While Southwest Airlines reported a less-than-expected revenue loss for 3Q21, its debt and equity softened as the airline revealed that flight cancellations cost the company USD 75m this month. The remaining effects of the Delta variant have also led to a USD 40m loss so far in October.
For the quarter ended 30 September, the airline reported that third-quarter revenue reached USD 4.68bn, up 161% from a year ago but down 17% compared with 3Q19 ahead of the pandemic. The number also topped market expectations of USD 4.58bn.
Earlier in October, Southwest canceled thousands of flights over a four-day period, igniting speculation that the mess was caused by a worker shortage related to the company’s vaccine mandate. The company recently scrapped its plan to put unvaccinated employees on unpaid leave.
“We have reined in our capacity plans to adjust to the current staffing environment, and our on-time performance has improved, accordingly,” said CEO Gary Kelly in the company’s earnings release. “We are aggressively hiring to a goal of approximately 5,000 new employees by the end of this year, and we are currently more than halfway toward that goal.”
The airline cut its December capacity to 92% of what it flew in the same month of 2019, down from a plan to fly 95% of its schedule from 2019.

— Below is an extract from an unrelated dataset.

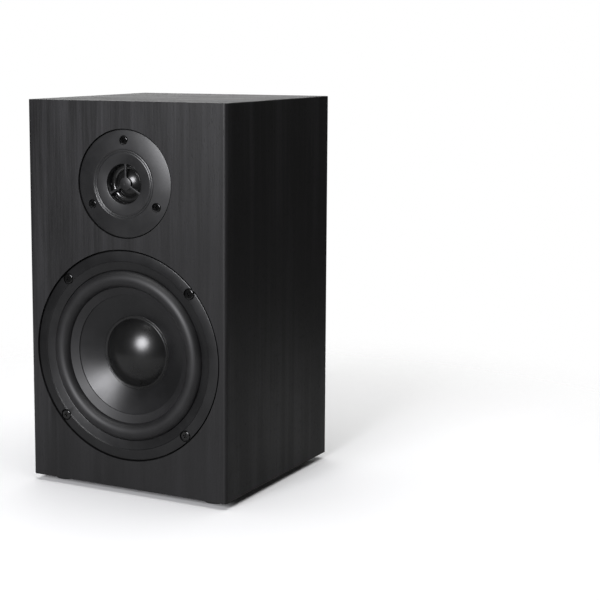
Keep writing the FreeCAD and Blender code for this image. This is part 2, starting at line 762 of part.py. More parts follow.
def terminal_shell():
    face = box(-plate_w / 2, plate_w / 2, cup_face_y - cup_plate_t, cup_face_y,
               terminal_z - plate_h / 2, terminal_z + plate_h / 2)
    face = round_edges(face, corner_r, Vector(0, 1, 0))
    well = box(-cup_w / 2 - cup_wall, cup_w / 2 + cup_wall, cup_floor_y - cup_wall,
               cup_face_y - cup_plate_t, terminal_z - cup_h / 2 - cup_wall,
               terminal_z + cup_h / 2 + cup_wall)
    cup = face.fuse(well)
    hollow = box(-cup_w / 2, cup_w / 2, cup_floor_y, cup_face_y + 1,
                 terminal_z - cup_h / 2, terminal_z + cup_h / 2)
    cup = cup.cut(round_edges(hollow, 2.0, Vector(0, 1, 0)))
    extras = []
    holes = []
    for x in lever_x:
        for side in (-1, 1):
            inner = x + side * (lever_w / 2 + ear_gap)
            outer = inner + side * ear_t
            ear = box(min(inner, outer), max(inner, outer), cup_floor_y, hinge_y + 2.4,
                      hinge_z - 3.2, terminal_z + cup_h / 2)
            extras.append(ear)
        mouth = Vector(x, cup_floor_y + collar_h, terminal_z - wire_drop)
        extras.append(rod(collar_r, Vector(x, cup_floor_y, terminal_z - wire_drop), mouth))
        holes.append(rod(wire_bore_r, Vector(x, cup_floor_y - cup_wall - 1, terminal_z - wire_drop),
                         mouth + Vector(0, 1, 0)))
        reach = lever_w / 2 + ear_gap + ear_t + 1
        holes.append(rod(pin_r + shank_clearance, Vector(x - reach, hinge_y, hinge_z),
                         Vector(x + reach, hinge_y, hinge_z)))
        slot = strip_t / 2 + strip_slot_gap
        holes.append(box(x - strip_w / 2 - strip_slot_gap, x + strip_w / 2 + strip_slot_gap,
                         cup_floor_y - cup_wall - 1, cup_floor_y + 0.01,
                         strip_z - slot, strip_z + slot))
    cup = cup.fuse(extras)
    gasket = box(-plate_w / 2, plate_w / 2, rear_y, rear_y + cup_gasket_t,
                 terminal_z - plate_h / 2, terminal_z + plate_h / 2)
    gasket = round_edges(gasket, corner_r, Vector(0, 1, 0))
    gasket = gasket.cut(box(-cup_w / 2 - cup_wall - cup_clearance, cup_w / 2 + cup_wall + cup_clearance,
                            rear_y - 1, rear_y + 2, terminal_z - cup_h / 2 - cup_wall - cup_clearance,
                            terminal_z + cup_h / 2 + cup_wall + cup_clearance))
    screws = []
    for k, place in enumerate(terminal_bolts):
        clear = rod(plate_screw[2] + shank_clearance, place, place + from_back * 6)
        holes.append(clear)
        gasket = gasket.cut(clear)
        screws.append(screw(plate_screw, place, from_back, 10 + 27 * k))
    for hole in holes:
        cup = cup.cut(hole)
    save("terminal_cup", cup.removeSplitter())
    save("terminal_gasket", gasket)
    save("terminal_screws", group(screws))


def levers():
    tilt = math.radians(lever_tilt)

    def place(along, out):
        return Vector(0, hinge_y + along * math.sin(tilt) + out * math.cos(tilt),
                      hinge_z - along * math.cos(tilt) + out * math.sin(tilt))

    pins = []
    for node, x in (("black_lever", lever_x[0]), ("red_lever", lever_x[1])):
        corners = [place(0, -lever_back), place(lever_l, -lever_back), place(lever_l, lever_lip),
                   place(lever_l - 2.4, lever_lip), place(lever_l - 3.6, lever_front),
                   place(0, lever_front)]
        blade = Part.Face(Part.makePolygon(corners + corners[:1])).extrude(Vector(lever_w, 0, 0))
        blade.translate(Vector(-lever_w / 2, 0, 0))
        hub = rod(lever_hub_r, Vector(-lever_w / 2, hinge_y, hinge_z), Vector(lever_w / 2, hinge_y, hinge_z))
        body = blade.fuse(hub)
        body = body.cut(rod(pin_r + pin_clearance, Vector(-lever_w, hinge_y, hinge_z),
                            Vector(lever_w, hinge_y, hinge_z)))
        body.translate(Vector(x, 0, 0))
        save(node, body.removeSplitter())
        reach = lever_w / 2 + ear_gap + ear_t
        pins.append(rod(pin_r, Vector(x - reach, hinge_y, hinge_z), Vector(x + reach, hinge_y, hinge_z)))
    save("lever_pins", group(pins))

    under = place(lever_l - 2.5, -lever_back - glue_gap - strip_t)
    for node, x in (("black_contact_spring", lever_x[0]), ("red_contact_spring", lever_x[1])):
        floor = cup_floor_y + strip_slot_gap
        low_z = under.z - 3.4
        bend = Vector(0, under.y - floor, under.z - low_z).normalize() * strip_t
        across = Vector(0, -bend.z, bend.y)
        outline = [Vector(0, tab_end_y, strip_z - strip_t / 2), Vector(0, tab_end_y, strip_z + strip_t / 2),
                   Vector(0, floor + strip_t, strip_z + strip_t / 2),
                   Vector(0, floor + strip_t, low_z + 1.2),
                   Vector(0, under.y, under.z) + across, Vector(0, under.y, under.z),
                   Vector(0, floor, low_z), Vector(0, floor, strip_z - strip_t / 2)]
        leaf = Part.Face(Part.makePolygon(outline + outline[:1])).extrude(Vector(strip_w, 0, 0))
        leaf.translate(Vector(x - strip_w / 2, 0, 0))
        save(node, leaf)


# ---- crossover behind the back panel
def crossover():
    board = box(-board_w / 2, board_w / 2, board_front_y, board_front_y + board_t,
                board_z - board_h / 2, board_z + board_h / 2)
    spacers = []
    screws = []
    for k, place in enumerate(board_bolts):
        clear = rod(board_screw[2] + shank_clearance, place - inwards, place + inwards * 20)
        board = board.cut(clear)
        spacer = rod(standoff_r, place + inwards * board_t, place + inwards * (board_t + standoff_h))
        spacers.append(spacer.cut(clear))
        screws.append(screw(board_screw, place, inwards, 33 * k))
    face = board_front_y

    def legged(body, x0, x1, y, z):
        legs = []
        for end, out in ((x0, -2.5), (x1, 2.5)):
            knee = Vector(end + out, y, z)
            legs.append(rod(leg_r, Vector(end - out * 0.2, y, z), knee))
            legs.append(rod(leg_r, knee, Vector(end + out, face, z)))
            legs.append(Part.makeSphere(leg_r, knee))
        return body.fuse(legs)

    capacitors = []
    for z in (board_z - 14, board_z + 4):
        x0 = -board_w / 2 + 8
        y = face - capacitor_r - 0.3
        body = rod(capacitor_r, Vector(x0, y, z), Vector(x0 + capacitor_l, y, z))
        ends = [e for e in body.Edges if e.Closed]
        capacitors.append(legged(body.makeFillet(1.0, ends), x0, x0 + capacitor_l, y, z))
    save("crossover_capacitors", group(capacitors))

    z = board_z + 20.5
    y = face - resistor_w / 2 - 0.3
    block = box(-18, -18 + resistor_l, y - resistor_w / 2, y + resistor_w / 2,
                z - resistor_w / 2, z + resistor_w / 2)
    save("crossover_resistor", legged(block, -18, -18 + resistor_l, y, z))

    at = Vector(20, face, board_z - 2)

    def spool(outline):
        edges = Part.makePolygon([Vector(at.x + r, at.y - h, at.z) for r, h in outline + outline[:1]])
        return Part.Face(edges).revolve(at, Vector(0, 1, 0), 360)

    save("crossover_coil_bobbin", spool([
        (3, 0), (bobbin_r, 0), (bobbin_r, bobbin_flange), (bobbin_core_r, bobbin_flange),
        (bobbin_core_r, bobbin_h - bobbin_flange), (bobbin_r, bobbin_h - bobbin_flange),
        (bobbin_r, bobbin_h), (3, bobbin_h)]))
    save("crossover_coil_winding", spool([
        (bobbin_core_r + 0.1, bobbin_flange + 0.1), (bobbin_r - 1.2, bobbin_flange + 0.1),
        (bobbin_r - 1.2, bobbin_h - bobbin_flange - 0.1),
        (bobbin_core_r + 0.1, bobbin_h - bobbin_flange - 0.1)]))
    save("crossover_board", board)
    save("crossover_standoffs", group(spacers))
    save("crossover_screws", group(screws))


# ---- leads inside the cabinet, each along its own route between its two ends
def leads():
    pad_z = board_z - board_h / 2 + 5
    lug_y = front_y + strip_front + strip_board_t + lug_t
    for name, side in (("black", -1), ("red", 1)):
        x = side * lever_pitch / 2
        supply = [Vector(x, tab_end_y, strip_z), Vector(x, tab_end_y - 20, strip_z),
                  Vector(x + side * 3, tab_end_y - 27, strip_z + 26),
                  Vector(x + side * 4, tab_end_y - 28, strip_z + 54),
                  Vector(x + side * 2, board_front_y - 22, pad_z),
                  Vector(x + side * 2, board_front_y, pad_z)]
        save("supply_lead_" + name, tube("supply_lead_" + name, supply, lead_d))

        lug = woofer_z + side * lug_z
        start_x = -strip_out_r - 3
        end_x = -24 - side * 3
        woofer = [Vector(start_x, lug_y, lug), Vector(start_x, lug_y + 20, lug),
                  Vector(start_x - 2, lug_y + 46, lug + 12 + side * 2),
                  Vector(-64, lug_y + 70, woofer_z + 34 + side * 5),
                  Vector(-56, lug_y + 92, woofer_z + 54 + side * 4),
                  Vector(end_x, board_front_y - 22, pad_z + side * 2),
                  Vector(end_x, board_front_y, pad_z + side * 2)]
        save("woofer_lead_" + name, tube("woofer_lead_" + name, woofer, lead_d))

        top_z_pad = board_z + board_h / 2 - 4
        high = [Vector(side * tweeter_tab_x, tweeter_tab_y, tweeter_z),
                Vector(side * tweeter_tab_x, tweeter_tab_y + 22, tweeter_z),
                Vector(side * 9, tweeter_tab_y + 48, tweeter_z - 8),
                Vector(side * 11, tweeter_tab_y + 74, tweeter_z - 17),
                Vector(side * 12, board_front_y - 22, top_z_pad),
                Vector(side * 12, board_front_y, top_z_pad)]
        save("tweeter_lead_" + name, tube("tweeter_lead_" + name, high, lead_d))


cabinet()
feet()
damping()
woofer_frame()
woofer_moving()
woofer_motor()
woofer_terminals()
tweeter_front()
tweeter_moving()
tweeter_motor()
tweeter_terminals()
terminal_shell()
levers()
crossover()
leads()
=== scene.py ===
import json
import math

import bpy
import numpy as np
from mathutils import Matrix, Vector


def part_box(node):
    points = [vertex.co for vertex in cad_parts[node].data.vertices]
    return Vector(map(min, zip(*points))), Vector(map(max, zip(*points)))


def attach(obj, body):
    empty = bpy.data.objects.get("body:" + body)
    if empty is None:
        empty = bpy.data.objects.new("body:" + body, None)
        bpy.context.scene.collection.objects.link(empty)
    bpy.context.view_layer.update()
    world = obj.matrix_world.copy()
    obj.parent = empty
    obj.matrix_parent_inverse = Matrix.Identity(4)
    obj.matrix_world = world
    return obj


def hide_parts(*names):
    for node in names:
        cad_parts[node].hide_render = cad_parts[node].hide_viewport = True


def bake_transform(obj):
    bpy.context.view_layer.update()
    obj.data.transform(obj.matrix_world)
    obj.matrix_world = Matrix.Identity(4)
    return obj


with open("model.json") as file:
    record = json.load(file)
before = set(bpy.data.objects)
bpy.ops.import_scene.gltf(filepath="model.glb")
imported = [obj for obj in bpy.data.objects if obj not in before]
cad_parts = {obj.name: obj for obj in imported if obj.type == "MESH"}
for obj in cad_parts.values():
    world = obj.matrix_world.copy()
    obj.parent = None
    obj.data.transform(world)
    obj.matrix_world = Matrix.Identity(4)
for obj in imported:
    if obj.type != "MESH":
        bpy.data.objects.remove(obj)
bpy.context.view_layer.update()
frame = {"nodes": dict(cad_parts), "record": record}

# Looks of a two-way sealed bookshelf speaker. Lengths in the piece dictionaries are millimetres,
# depths are behind the front face of the baffle, and places come from the frame's own nodes.
mm = 0.001
fullTurn = 2 * math.pi


# shader graphs
class Wire:
    # an output socket with arithmetic: each operator adds one Math node to its graph
    def __init__(self, graph, socket):
        self.graph = graph
        self.socket = socket

    def __add__(self, other):
        return self.graph.math("ADD", self, other)

    def __radd__(self, other):
        return self.graph.math("ADD", other, self)

    def __sub__(self, other):
        return self.graph.math("SUBTRACT", self, other)

    def __rsub__(self, other):
        return self.graph.math("SUBTRACT", other, self)

    def __mul__(self, other):
        return self.graph.math("MULTIPLY", self, other)

    def __rmul__(self, other):
        return self.graph.math("MULTIPLY", other, self)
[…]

At quarter-end, the airline listed USD 17bn in liquidity, including USD 16bn in cash and USD 1bn in revolver availability.
As with fellow airlines Delta Air Lines and United Airlines, the company expects to pay more in fuel costs in 4Q21, roughly USD 2.25 to USD 2.35 per gallon. This compared to USD 2.04 per gallon paid in 3Q21.
Southwest’s USD 2bn 5.125% senior unsecured notes due 2027 slid to 115.449 to yield 2.12% today, compared to trades at 115.817 to yield 2.058% yesterday (20 October), according to MarketAxess.
The company’s equity traded as low as USD 48.60 per share today and a market cap of USD 28.831bn, down 1.76% from yesterday’s close.